Publié aux éditions des Monts Métallifères le 5 avril 2024. Traduit du tchèque par Benoit Meunier.

Par Benjamin Fogel, le 06-07-2024
Littérature et BD

Dans un futur indéterminé, au sein d’une ville soumise à un régime autoritaire, où les ressources alimentaires font défaut, et où les matières premières telles que le bois seront bientôt épuisées, la vie s’organise autour des Halles, cœur battant de la cité, et seul endroit où l’on peut se procurer de la viande ; de la viande humaine, prélevée sur les cadavres des trépassés, souvent abattus par la police d’État, chargée de faire régner l’ordre, tout en alimentant les bouchers en chair fraîche. Dans ce texte publié initialement en 1981, l’écrivain tchèque Martin Harníček décrit un futur malaisant, où la société s’autodévore littéralement.
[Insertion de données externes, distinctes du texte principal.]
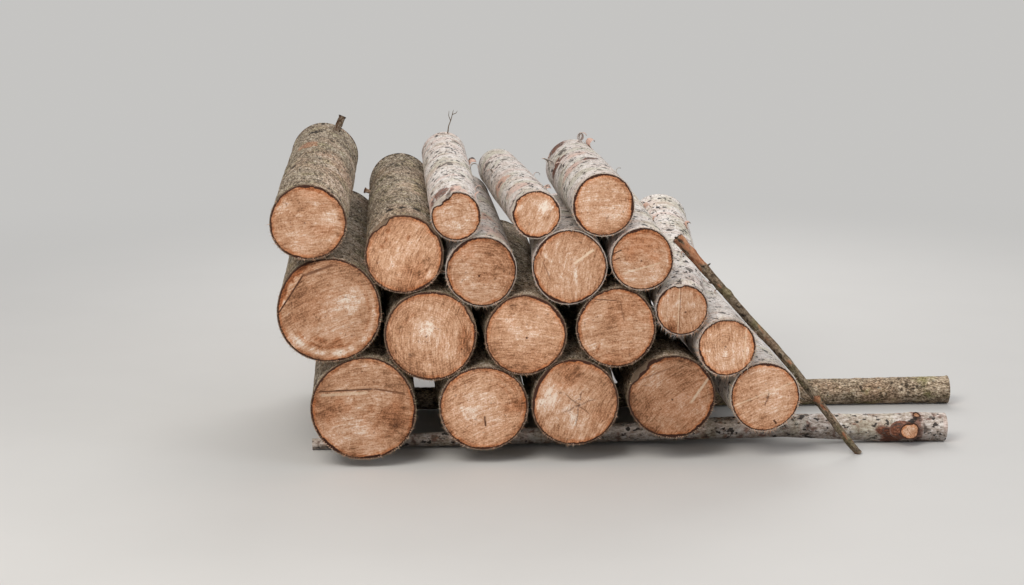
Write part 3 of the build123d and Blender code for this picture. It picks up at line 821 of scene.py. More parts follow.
# %% Relief of the two barks
scale_width, small_scale_width = 0.017, 0.0085
wave_length = 0.07


def spruce_relief(points, seed):
    """How far the bark stands out, which is below 0, and the height that the finish reads."""
    gap, own = plates(points * (1.0, 0.42, 1.0), scale_width, seed)
    fine_gap, fine_own = plates(points * (1.0, 0.6, 1.0), small_scale_width, seed + 5)
    scale = smooth(gap, 0.02, 0.22)
    depth = 0.0012 * (1 - scale) + 0.0008 * (1 - smooth(fine_gap, 0.02, 0.25))
    depth += 0.0013 * own + 0.0006 * fine_own
    depth += 0.0012 * (1 + grain(points * (1, 0.4, 1), wave_length, seed + 9, 2))
    return -depth, np.clip(0.25 + 0.75 * scale - 0.3 * own + 0.15 * fine_own, 0, 1)


def birch_relief(points, seed):
    waves = grain(points * (1, 0.5, 1), 0.06, seed, 2)
    scars = smooth(grain(points * (0.8, 1.5, 0.8), 0.028, seed + 3, 2), 0.62, 0.85)
    sheets = smooth(grain(points * (0.4, 2.2, 0.4), 0.05, seed + 6, 2), 0.15, 0.22)
    depth = 0.0007 * (1 + waves) + 0.0012 * scars + 0.0006 * sheets
    return -depth, np.clip(1 - 0.9 * scars, 0, 1)


barks = {"spruce": (spruce_bark, spruce_relief), "birch": (birch_bark, birch_relief)}
for name, (_, relief_of) in barks.items():
    deepest = relief_of(np.random.default_rng(1).random((2000, 3)), 1)[0].min()
    print(name, "bark is up to", round(-1000 * deepest, 1), "mm deep")

# %% [markdown]
# ## Sawn ends
# Each end is a polar grid over the sawn face of the solid, with a few rings close together at the
# bark. A chainsaw leaves it slightly wavy, along strokes that bend a little, and never quite flat.

# %% Grid of a sawn end
bark_thickness = {"spruce": 0.0058, "birch": 0.0048}
stroke_bend = 1.1
rear_stroke_turn = 70
stroke_height, wave_height = 0.0006, 0.0007
crack_depth, bark_sunk = 0.003, 0.0007


class SawnEnd:
    def __init__(self, log, cut, front, rings, seed):
        self.log, self.cut, self.seed = log, cut, seed
        self.inward = 1 if front else -1
        self.edge = edge = 1 - bark_thickness[cut.bark] / log.radius
        shares = [*np.linspace(0, 0.9, rings) ** 0.85, 0.925, 0.96, edge, 0.65 * edge + 0.35, 1.0]
        self.shares = np.unique(shares)[:, None]
        self.y = face_depth(log, self.shares[:, 0], front)
        reach = log.reach(self.y)
        self.dx = self.shares * reach * log.cos
        self.dz = self.shares * reach * log.sin
        self.inset = reach - self.shares * reach
        self.x, self.z = self.dx / log.radius, self.dz / log.radius
        self.flat = np.stack([self.dx, np.full_like(self.dx, 7.0 * seed), self.dz], -1)
        self.rough = grain(self.flat, 0.022, seed + 4, 3)
        angle = math.radians(cut.saw + (0 if front else rear_stroke_turn))
        self.cos, self.sin = math.cos(angle), math.sin(angle)
        self.along = self.dx * self.cos + self.dz * self.sin
        self.over = self.dz * self.cos - self.dx * self.sin + stroke_bend * self.along**2

    def points(self, crack, torn):
        """The waves of the saw, the depth of the cracks, and bark that is torn back at the rim."""
        stroke_place = np.stack([self.over, self.along * 0.12, self.flat[..., 1]], -1)
        waves = stroke_height * grain(stroke_place, 0.012, self.seed + 1, 2)
        waves += wave_height * grain(self.flat, 0.05, self.seed + 2, 2)
        depth = waves * smooth(1 - self.shares, 0.0, 0.05) + crack_depth * crack
        in_bark = smooth(self.shares, self.edge - 0.002, self.edge + 0.002)
        depth += in_bark * (bark_sunk + torn * smooth(self.shares, self.edge, 1.0))
        x, z = self.log.middle(self.y)
        return np.stack([x + self.dx, self.y + self.inward * depth, z + self.dz], -1)

    def line(self, x0, z0, x1, z1):
        """How far each point is beside a line, how far along it as a share, and its length."""
        right, up, length = x1 - x0, z1 - z0, math.hypot(x1 - x0, z1 - z0)
        beside = ((self.x - x0) * up - (self.z - z0) * right) / length
        return beside, ((self.x - x0) * right + (self.z - z0) * up) / length**2, length


sample_end = SawnEnd(sample, cuts["second_row_log_1"], True, 12, 0)
print("rings and turns on a coarse front of second_row_log_1:", sample_end.dx.shape)

# %% [markdown]
# Wood dries from the ends, so it cracks there, outwards from the pith. The rear ends show only two
# plain cracks each.

# %% Drying cracks
crack_wander, crack_pitch = 0.0012, 160
crack_core, crack_edge = 0.0006, 0.0016


def drying_cracks(end, rows):
    total = np.zeros_like(end.dx)
    for direction, share, width in rows:
        cos, sin = math.cos(math.radians(direction)), math.sin(math.radians(direction))
        x, z = [end.log.radius * (v - p) for v, p in zip((end.x, end.z), end.cut.pith)]
        forward = x * cos + z * sin
        aside = np.abs(z * cos - x * sin + crack_wander * np.sin(forward * crack_pitch))
        length = share * end.log.radius
        inside = smooth(forward, 0.001, 0.004) * (1 - smooth(forward, 0.6 * length, length))
        across = 1 - smooth(aside, crack_core, crack_edge + width * crack_edge)
        total = np.maximum(total, min(1.0, 0.4 + width) * inside * across)
    return total


print(sum(len(own.cracks) for own in cuts.values()), "drying cracks on the fronts")

# %% [markdown]
# Soft spots, narrow marks and arcs are what is stained, pale or torn on a front. Where they
# overlap, the strongest one shows. All of them are frayed by the same roughness.

# %% Spots, marks and arcs
def strongest(end, rows, shape):
    return np.max([np.zeros_like(end.dx), *(shape(end, *row) for row in rows)], axis=0)


def spot(end, x, z, size, strength):
    """A soft oval, longer along the strokes of the saw."""
    right, up = end.x - x, end.z - z
    along, over = right * end.cos + up * end.sin, up * end.cos - right * end.sin
    away = np.hypot(along / 1.5, over) / size + 0.45 * end.rough
    return 0.75 * strength * (1 - smooth(away, 0.2, 1.15))


def mark(end, x0, z0, x1, z1, width, strength):
    """A narrow mark from one place to another."""
    beside, share, length = end.line(x0, z0, x1, z1)
    away = np.hypot(beside, (share - np.clip(share, 0, 1)) * length) + 0.018 * end.rough
    frayed = np.clip(0.75 + 0.7 * end.rough, 0, 1)
    return strength * frayed * (1 - smooth(away, width * 0.2, width * 1.6))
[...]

Un futur malaisant, où la société s’autodévore littéralement

Contrairement à la majorité des dystopies, où la population est avilie et maintenue sous contrôle par des lois totalitaires qui ne servent que les puissants, Viande décrit un monde, où les termes de société et de peuple ne font plus sens. Ici, la vie en collectivité a laissé place à un système politique, dans lequel l’homme est volontairement un loup pour l’homme. Un système où, comme en temps de guerres avec les coupons de rationnement, chaque personne qui possède un toit sur la tête se voit remettre des tickets qui lui permettront d’acquérir de la viande – les SDF ne bénéficiant pas de cette allocation –, mais où la survie individuelle est le seul enjeu. Tous les crimes sont punis par une sanction unique : l’abattage. Martin Harníček s’amuse avec cette idée en multipliant les exemples d’infraction, qui se concluent toujours pour l’inculpé par la transformation en viande.

L’autre particularité de Viande est liée à son personnage principal. Nul héros ou antihéros dans ce court roman, juste un homme, anonyme parmi tant d’autres, qui accepte les règles de ce système, et est prêts à tout pour se nourrir. Un salaud parmi tant d’autres.
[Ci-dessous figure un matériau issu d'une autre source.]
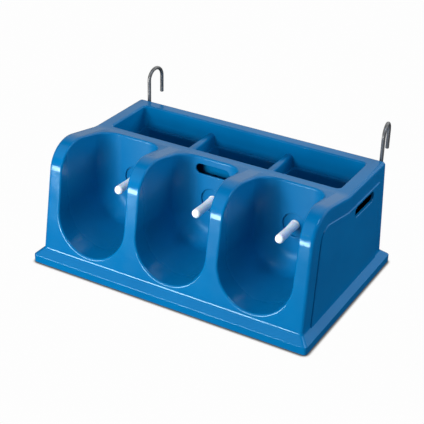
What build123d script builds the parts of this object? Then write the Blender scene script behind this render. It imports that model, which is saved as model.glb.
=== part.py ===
from build123d import *
import math
import os

# Three-bay teat feeder: a hollow rotomoulded body with three muzzle bays in front,
# three milk compartments on top behind them, a teat in each bay and two rail hooks.
# Millimetres. X runs along the feeder, -Y is the bay side, +Z is up.
# The origin is the centre of the footprint, on the floor.

# ---- body: overall ----
BODY_LENGTH = 772.0          # at floor level, before the end draft
BODY_DEPTH = 477.0           # at the top of the base flange
RIM_HEIGHT = 307.0           # flat top round the milk compartments
SKIN = 4.0                   # moulded wall thickness
END_DRAFT_DEG = 1.2
END_ROUND = 9.0

# ---- base flange ----
FLANGE_OUT = 20.0
FLANGE_EDGE_HEIGHT = 22.0
FLANGE_TOP = 39.0
FLANGE_CORNER = 9.0          # plan corner of the upright edge
FLANGE_EDGE_ROUND = 2.5
FLANGE_FILLET = 10.0
FLANGE_OVERLAP = 3.0         # the skirt runs on into the body by this much

# ---- hood over the bays, as a side profile ----
FRONT_LEAN_DEG = 8.7
BACK_LEAN_DEG = 2.2
HOOD_SLOPE_DEG = 10.8
HOOD_ROUND = 80.0
HOOD_FOOT_ROUND = 120.0
BACK_TOP_ROUND = 10.0

# ---- muzzle bays ----
BAY_PITCH = 240.0
BAY_HALF_WIDTH = 102.5       # at the front face
BAY_FLOOR = 53.0             # lowest point of the opening
BAY_BACK_Y = -12.0
BAY_DRAFT_DEG = 3.0
BAY_INNER_ROUND = 52.0
BAY_LIP_ROUND = 5.0
BAY_WIDTH_SPOT = 15.0        # the half width holds this far behind the front foot
BAY_RUN_OUT = 60.0           # the bay's air starts this far in front of the body

# ---- milk compartments ----
TANK_LENGTH = 680.0
TANK_FRONT_Y = 24.0
TANK_BACK_Y = 190.0
TANK_CORNER = 12.0
TANK_DRAFT_DEG = 3.0
TANK_RIM_ROUND = 6.0
DIVIDER_TOP = 276.0
DIVIDER_THICK = 20.0
DIVIDER_ROUND = 8.0
DIVIDER_DRAFT_DEG = 7.0
LEDGE_HEIGHT = 243.0
LEDGE_WIDTH = 6.0
POCKET_CORNER = 14.0
FLOOR_BACK = 182.0
FLOOR_FRONT = 160.0
FLOOR_ROUND = 8.0

# ---- hand slots through the outer skin: one in the middle bay, one in each end ----
BAY_SLOT_LENGTH = 100.0
END_SLOT_LENGTH = 118.0
SLOT_HEIGHT = 28.0
SLOT_LIP_ROUND = 2.0
BAY_SLOT_Z = 274.0
END_SLOT_Y = 91.0
END_SLOT_Z = 244.0

# ---- raised panel on each end ----
PANEL_PROUD = 3.0
PANEL_INSET = 42.0
PANEL_EDGE_ROUND = 2.4

# ---- teat, its holder and the hole for it ----
TEAT_HEIGHT = 189.0
TEAT_RADIUS = 12.0
TEAT_LENGTH = 92.0
TEAT_WALL = 2.6
TEAT_NECK_RADIUS = 11.0      # at the waist, between cuff and tip
TEAT_CUFF_ROUND = 3.0
TEAT_CUFF_FLAT = 10.5        # radius of the flat end that meets the holder's flange
TEAT_SLIT_LENGTH = 7.0
TEAT_SLIT_WIDTH = 0.6
SEAT_RADIUS = 33.0           # round recess in the bay's back wall
SEAT_DEPTH = 6.0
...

La critique dépasse le cadre du capitalisme et des totalitarismes

Dans Viande, la cellule familiale n’existe pas, le regroupement de personnes et les discussions sont prohibés, les gens ne possèdent plus de nom pour s’identifier, tant leur individualité n’entre plus en interaction avec celle d’autrui. Manger ou être mangé est devenu le seul mantra. On est proche d’un retour à l’animalité. Il faut imaginer Mad Max : Au-delà du dôme du tonnerre, mais avec au pouvoir des extrémistes ultralibéraux, et un système de caste – au sein des Halles, la viande est répartie sur trois zones, de la plus fraîche réservée aux riches à la plus faisandée destinée aux pauvres –, selon une organisation qui rappelle Le Transperceneige de Jacques Lob et Jean-Marc Rochette.
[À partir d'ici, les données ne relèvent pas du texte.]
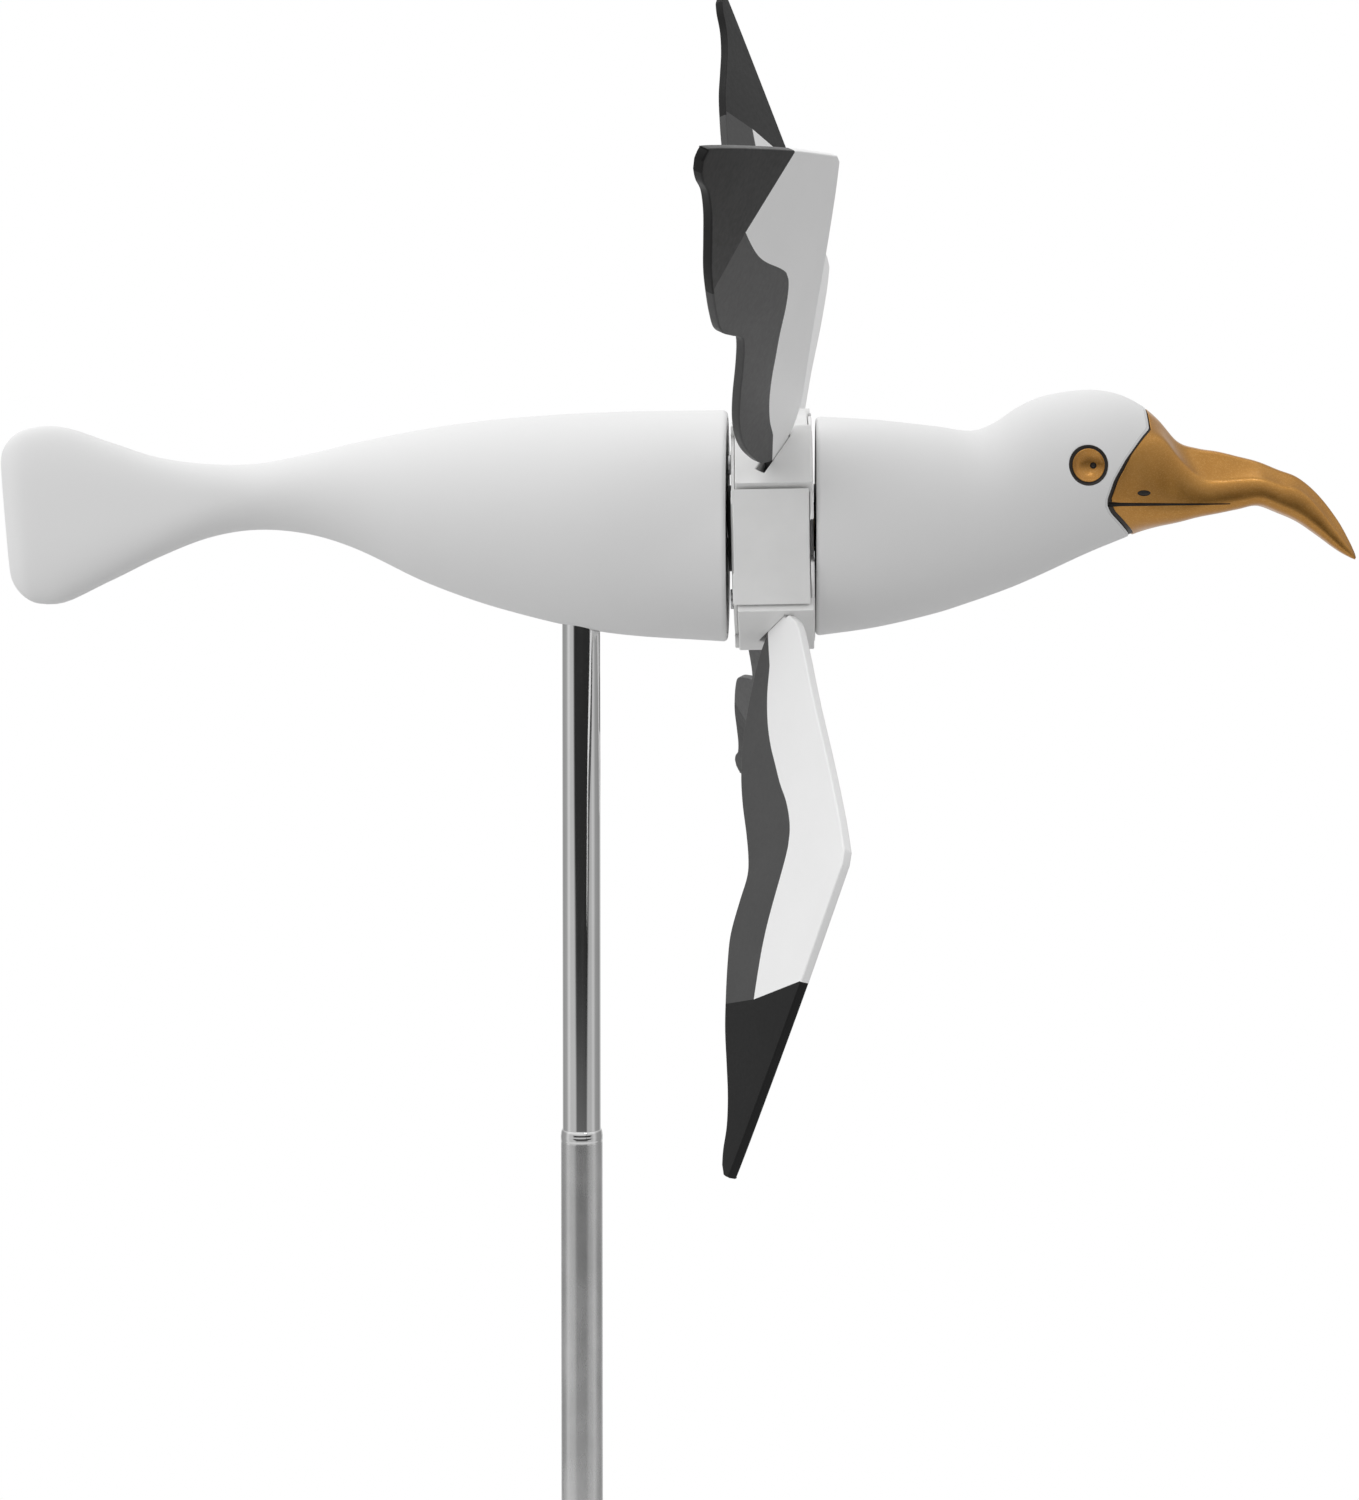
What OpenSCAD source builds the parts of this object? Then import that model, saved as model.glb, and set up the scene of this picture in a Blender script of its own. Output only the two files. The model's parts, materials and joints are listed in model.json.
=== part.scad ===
// Bird-shaped wind spinner on a telescopic garden pole.
// Frame: +X towards the beak, +Y the bird's left, +Z up. The origin is on the pole's axis at ground level,
// at the underside of the spike's collar. Body sizes are measured from the rotor's centre.

/* [Pole] */
// Outside diameter of the top tube
top_tube_d = 11; // [9:0.5:12]
// Growth in diameter from one tube to the next
tube_step = 1; // [1:0.1:1.4]
// Wall of each tube
tube_wall = 0.3; // [0.25:0.01:0.3]
// Bare length of each drawn-out tube
stage_len = 145; // [100:1:200]
// Height of the base tube's mouth above the ground
base_len = 175; // [175:1:260]
// Length that stays inside the next tube when the pole is drawn out
tube_overlap = 22; // [15:1:30]

/* [Ground spike] */
// Diameter of the spike's shank
spike_d = 10; // [6:0.5:12]
// Length of the round shank below the collar
spike_shank = 110; // [60:1:160]
// Length of the point
spike_point = 25; // [10:1:40]
// Diameter of the collar that stops the spike at the ground
collar_d = 22; // [18:1:40]

/* [Bird] */
// How far the rotor's centre is ahead of the pole
hub_ahead = 55; // [52:0.5:58]
// Height of the rotor's centre above the mouth of the tube below the top tube
hub_above_mouth = 174; // [170:1:230]
// Wall of the moulded shells
shell_wall = 2.2; // [1.8:0.1:2.6]
// Diameter of the eye
eye_d = 11.4; // [9:0.1:12]

/* [Rotor] */
// Nose-up tilt of the axle, in degrees
axle_tilt = 1; // [0:0.1:1]
// Diameter of the axle
axle_d = 6; // [5:0.1:6.4]
// Pitch of the wings, measured from the axle, in degrees
pitch = 60; // [50:1:70]
// Angle of the first wing below level on the bird's right, in degrees
first_wing = 57.7; // [0:0.1:90]
// Thickness of a wing
wing_t = 2.5; // [2:0.1:2.6]
// Radial clearance of turning and sliding fits
fit = 0.05; // [0.02:0.01:0.08]

/* [Hidden] */
$fn = 64;

WHITE = "#e9e9e6";
HUB_WHITE = "#dedddb";
GOLD = "#b5822f";
STEEL = "#b9babd";
BRASS = "#b59a56";
BLACK = "#262626";

// ---- pole sizes
lip_len = 2.5;
swage_len = 3;
collar_t = 4;
plug_len = 10;
function tube_r(i) = top_tube_d / 2 + i * tube_step / 2;
mouth_base = base_len;
mouth_lower = mouth_base + stage_len;
mouth_middle = mouth_lower + stage_len;
hub_z = mouth_middle + hub_above_mouth;

// ---- swivel sizes, heights from the rotor's centre
socket_r = 8.5;
socket_low = -23.5;
socket_high = 14;
bore_top = 8;
belly_hole_r = top_tube_d / 2 + 0.5;

// ---- rotor sizes, along the axle from the rotor's centre
axle_r = axle_d / 2;
rear_face = -12.6;
front_face = 12.6;
front_seat = 13.4;
hub_back = -10.9;
hub_nose = 11.9;
disc_t = 3.2;
bush_r = 4.8;
bush_len = 9;
flange_r = 7;
flange_t = 0.4;
washer_r = 12.4;
rear_washer_t = 1;
front_washer_t = 0.6;
block_face = 35.5;
block_half = 10;
block_back = -9.7;
block_nose = 11.6;
block_root = 15;
block_ahead = 1.7;
tab_angle = 27.2;
tab_corner_r = 35.8;
tab_face = tab_corner_r * cos(tab_angle);
tab_t = 3.4;
tab_taper = 2.4;
tab_nose = 10.7;
rim_t = 1;
rim_r = 33;
front_notch = [-4.4, 7.6];
rear_notch = [-7.5, 12];
slot_gap = 0.1;
tenon_u = 21;
tenon_v = [-1.2, 8.8];
slot_v = [-5.5, 9.4];
screw_u = 26.5;
screw_v = 3.8;
screw_r = 1.5;
boss_r = 7.5;
boss_len = 20;
plate_t = 3;
nut_t = 5;
nut_flat = 10;

// ---- outline of the rear body: x, top, bottom, half width, squareness
REAR = [
    [-221.6, 26.4, -20.6, 8.4, 3.2],
    [-207, 29.4, -21.9, 9, 3.2],
    [-192, 25, -15.5, 9.2, 3.2],
    [-178, 20.5, -8.7, 9.2, 3],
    [-163, 18.4, -2.9, 9.5, 2.4],
    [-149, 18.5, -0.6, 10.1, 2],
    [-134, 21.2, -1.8, 12.4, 2],
    [-120, 24.5, -6.1, 16.2, 2],
    [-99, 28.6, -16.1, 23, 2],
    [-77, 31.4, -23.7, 27.9, 2],
    [-48, 33.2, -30.2, 31.8, 2],
    [rear_face, 33.8, -32.9, 33.35, 2]];

// ---- outline of the front body, head and beak
FRONT = [
    [front_face, 32, -31.2, 31.6, 2],
    [30, 31, -28.7, 30, 2],
    [47.5, 29.1, -24.6, 27, 2],
    [58, 27.9, -21.2, 24.4, 2],
    [64.8, 30.6, -18.8, 23.2, 2],
    [70.5, 34.5, -16.6, 22.6, 2],
    [78, 37.8, -13.3, 22, 2],
    [90.7, 39.6, -7.4, 20.2, 2],
    [99.4, 38.4, -3.8, 17.6, 2],
    [106, 35.2, -1.2, 14.6, 2],
    [111, 31.2, 0.2, 11.9, 2],
    [116.7, 25, 1.5, 9.4, 2],
    [122.5, 22.8, 2.9, 7.8, 2],
    [134, 20.5, 5.2, 6.6, 2],
    [139.8, 19, 6.2, 6.2, 2],
    [151.3, 14, 1.5, 5, 2],
    [162.9, 2, -6.3, 2.8, 2],
    [167.8, -7.4, -9.4, 0.8, 2]];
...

La critique dépasse le cadre du capitalisme et des totalitarismes, pour s’attaquer, au-delà des structures, à la saloperie humaine – avec notamment la caste des tire-aux-flans, profiteurs égoïstes et petites mains collabo de la police d’État. D’un même geste, Viande pourfend la folie des hommes au niveau micro et macro. Gloire aux éditions des Monts Métallifères pour cette publication en France, sous la forme d’un magnifique objet, rouge jusqu’au bout des ongles.